WORK TO COMPLETE:
Your task is to repeat the listing exactly.

DATA EXTRACT:
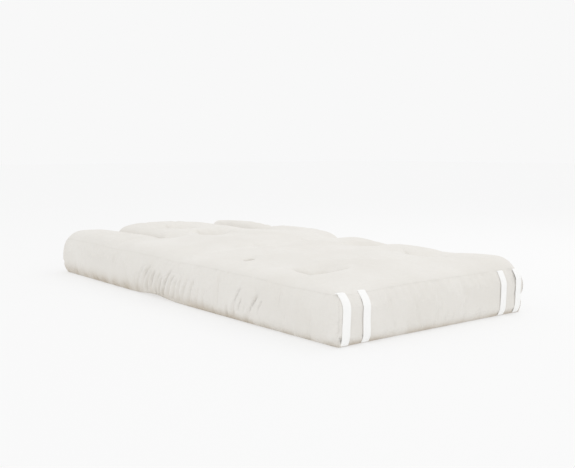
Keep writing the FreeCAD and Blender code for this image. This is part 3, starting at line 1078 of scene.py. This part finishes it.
def webbing_material(straps):
    """Bleached cotton webbing: fine ribs across, a twill between the selvedges, slight soiling there."""
    material, tree, shader = new_material("bleached_webbing")
    flat = add_node(tree, "ShaderNodeUVMap", uv_map="cloth").outputs["UV"]
    part = add_node(tree, "ShaderNodeSeparateXYZ", {"Vector": flat})
    rib = math_node(tree, "MULTIPLY", part.outputs["Y"], 2 * math.pi / RIB_PITCH)
    ribs = math_node(tree, "SINE", rib)
    slant = math_node(tree, "ADD", part.outputs["X"], part.outputs["Y"])
    twill = math_node(tree, "SINE", math_node(tree, "MULTIPLY", slant, 2 * math.pi / TWILL_PITCH))
    weave = math_node(tree, "ADD", math_node(tree, "MULTIPLY", ribs, 0.5), twill)
    edge = math_node(tree, "ABSOLUTE", part.outputs["X"])
    selvedge = ramped(tree, edge, straps.width * 0.40, straps.width * 0.5)
    fibres = add_node(tree, "ShaderNodeTexNoise",
                      {"Vector": scaled(tree, flat, (900, 120, 1)), "Scale": 1.0}).outputs["Fac"]
    base = tuple(straps.webbing)
    shade = mixed(tree, ramped(tree, weave, -1.4, 1.4), tinted(base, 0.965), base)
    shade = tinged(tree, shade, fibres, 0.12, tinted(base, 0.93))
    shade = tinged(tree, shade, selvedge, 0.22, tinted(base, 0.95, 0.94, 0.91))
    tree.links.new(shade, shader.inputs["Base Color"])
    roughened(tree, shader, fibres, 0.2, 0.6)
    dulled(shader, 0.3, 0.2)
    tree.links.new(bumped(tree, weave, 0.5, 0.00012), shader.inputs["Normal"])
    return material


def smooth_line(points, count):
    """A smooth line through points (Catmull-Rom), evenly stepped, with its points as rows."""
    points = np.array(points, float)
    padded = np.concatenate([[2 * points[0] - points[1]], points, [2 * points[-1] - points[-2]]])
    rows = []
    for k in range(len(points) - 1):
        a, b, c, d = padded[k:k + 4]
        for t in np.linspace(0, 1, 24, endpoint=False):
            rows.append(0.5 * (2 * b + (c - a) * t + (2 * a - 5 * b + 4 * c - d) * t ** 2
                               + (3 * b - a - 3 * c + d) * t ** 3))
    rows = np.array(rows + [points[-1]])
    run = np.concatenate([[0], np.cumsum(np.linalg.norm(np.diff(rows, axis=0), axis=1))])
    steps = np.linspace(0, run[-1], count)
    return np.stack([np.interp(steps, run, rows[:, k]) for k in range(rows.shape[1])], axis=1)


STRAP_CLEAR = 0.0012              # from the cloth to the middle of the webbing
SEWN_IN = 0.014                   # how far a loop's ends go into the seams


def strap_line(straps, middle_y, stand_off):
    """Side view (x, z) of a loop: out of the top seam, down the foot end and into the bottom seam."""
    tree = made["skin"]["tree"]
    heights = np.linspace(TOP_SEAM_Z - 0.004, 0.010, 12)
    line = []
    for k, z in enumerate(heights):
        reach = []
        for y in np.linspace(-0.55, 0.55, 5) * straps.width + middle_y:
            hit = tree.ray_cast(Vector((FOOT_FACE_X + 0.2, y, z)), Vector((-1, 0, 0)))
            reach.append(hit[0].x)
        share = k / (len(heights) - 1)
        bow = straps.bow * stand_off * math.sin(math.pi * share)
        line.append((max(reach) + STRAP_CLEAR + bow, z))
    (top_x, top_z), (low_x, low_z) = line[0], line[-1]
    into_top = [(top_x - SEWN_IN, top_z + 0.005), (top_x - 0.004, top_z + 0.004)]
    into_bottom = [(low_x - 0.004, low_z - 0.005), (low_x - SEWN_IN, low_z - 0.006)]
    return smooth_line([*into_top, *line, *into_bottom], 80)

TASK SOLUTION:
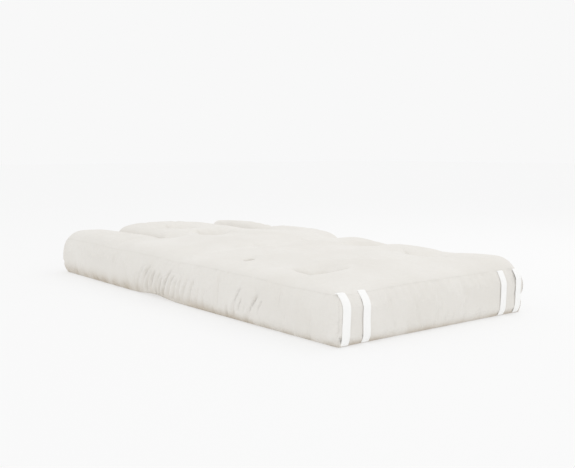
Keep writing the FreeCAD and Blender code for this image. This is part 3, starting at line 1078 of scene.py. This part finishes it.
def webbing_material(straps):
    """Bleached cotton webbing: fine ribs across, a twill between the selvedges, slight soiling there."""
    material, tree, shader = new_material("bleached_webbing")
    flat = add_node(tree, "ShaderNodeUVMap", uv_map="cloth").outputs["UV"]
    part = add_node(tree, "ShaderNodeSeparateXYZ", {"Vector": flat})
    rib = math_node(tree, "MULTIPLY", part.outputs["Y"], 2 * math.pi / RIB_PITCH)
    ribs = math_node(tree, "SINE", rib)
    slant = math_node(tree, "ADD", part.outputs["X"], part.outputs["Y"])
    twill = math_node(tree, "SINE", math_node(tree, "MULTIPLY", slant, 2 * math.pi / TWILL_PITCH))
    weave = math_node(tree, "ADD", math_node(tree, "MULTIPLY", ribs, 0.5), twill)
    edge = math_node(tree, "ABSOLUTE", part.outputs["X"])
    selvedge = ramped(tree, edge, straps.width * 0.40, straps.width * 0.5)
    fibres = add_node(tree, "ShaderNodeTexNoise",
                      {"Vector": scaled(tree, flat, (900, 120, 1)), "Scale": 1.0}).outputs["Fac"]
    base = tuple(straps.webbing)
    shade = mixed(tree, ramped(tree, weave, -1.4, 1.4), tinted(base, 0.965), base)
    shade = tinged(tree, shade, fibres, 0.12, tinted(base, 0.93))
    shade = tinged(tree, shade, selvedge, 0.22, tinted(base, 0.95, 0.94, 0.91))
    tree.links.new(shade, shader.inputs["Base Color"])
    roughened(tree, shader, fibres, 0.2, 0.6)
    dulled(shader, 0.3, 0.2)
    tree.links.new(bumped(tree, weave, 0.5, 0.00012), shader.inputs["Normal"])
    return material


def smooth_line(points, count):
    """A smooth line through points (Catmull-Rom), evenly stepped, with its points as rows."""
    points = np.array(points, float)
    padded = np.concatenate([[2 * points[0] - points[1]], points, [2 * points[-1] - points[-2]]])
    rows = []
    for k in range(len(points) - 1):
        a, b, c, d = padded[k:k + 4]
        for t in np.linspace(0, 1, 24, endpoint=False):
            rows.append(0.5 * (2 * b + (c - a) * t + (2 * a - 5 * b + 4 * c - d) * t ** 2
                               + (3 * b - a - 3 * c + d) * t ** 3))
    rows = np.array(rows + [points[-1]])
    run = np.concatenate([[0], np.cumsum(np.linalg.norm(np.diff(rows, axis=0), axis=1))])
    steps = np.linspace(0, run[-1], count)
    return np.stack([np.interp(steps, run, rows[:, k]) for k in range(rows.shape[1])], axis=1)


STRAP_CLEAR = 0.0012              # from the cloth to the middle of the webbing
SEWN_IN = 0.014                   # how far a loop's ends go into the seams


def strap_line(straps, middle_y, stand_off):
    """Side view (x, z) of a loop: out of the top seam, down the foot end and into the bottom seam."""
    tree = made["skin"]["tree"]
    heights = np.linspace(TOP_SEAM_Z - 0.004, 0.010, 12)
    line = []
    for k, z in enumerate(heights):
        reach = []
        for y in np.linspace(-0.55, 0.55, 5) * straps.width + middle_y:
            hit = tree.ray_cast(Vector((FOOT_FACE_X + 0.2, y, z)), Vector((-1, 0, 0)))
            reach.append(hit[0].x)
        share = k / (len(heights) - 1)
        bow = straps.bow * stand_off * math.sin(math.pi * share)
        line.append((max(reach) + STRAP_CLEAR + bow, z))
    (top_x, top_z), (low_x, low_z) = line[0], line[-1]
    into_top = [(top_x - SEWN_IN, top_z + 0.005), (top_x - 0.004, top_z + 0.004)]
    into_bottom = [(low_x - 0.004, low_z - 0.005), (low_x - SEWN_IN, low_z - 0.006)]
    return smooth_line([*into_top, *line, *into_bottom], 80)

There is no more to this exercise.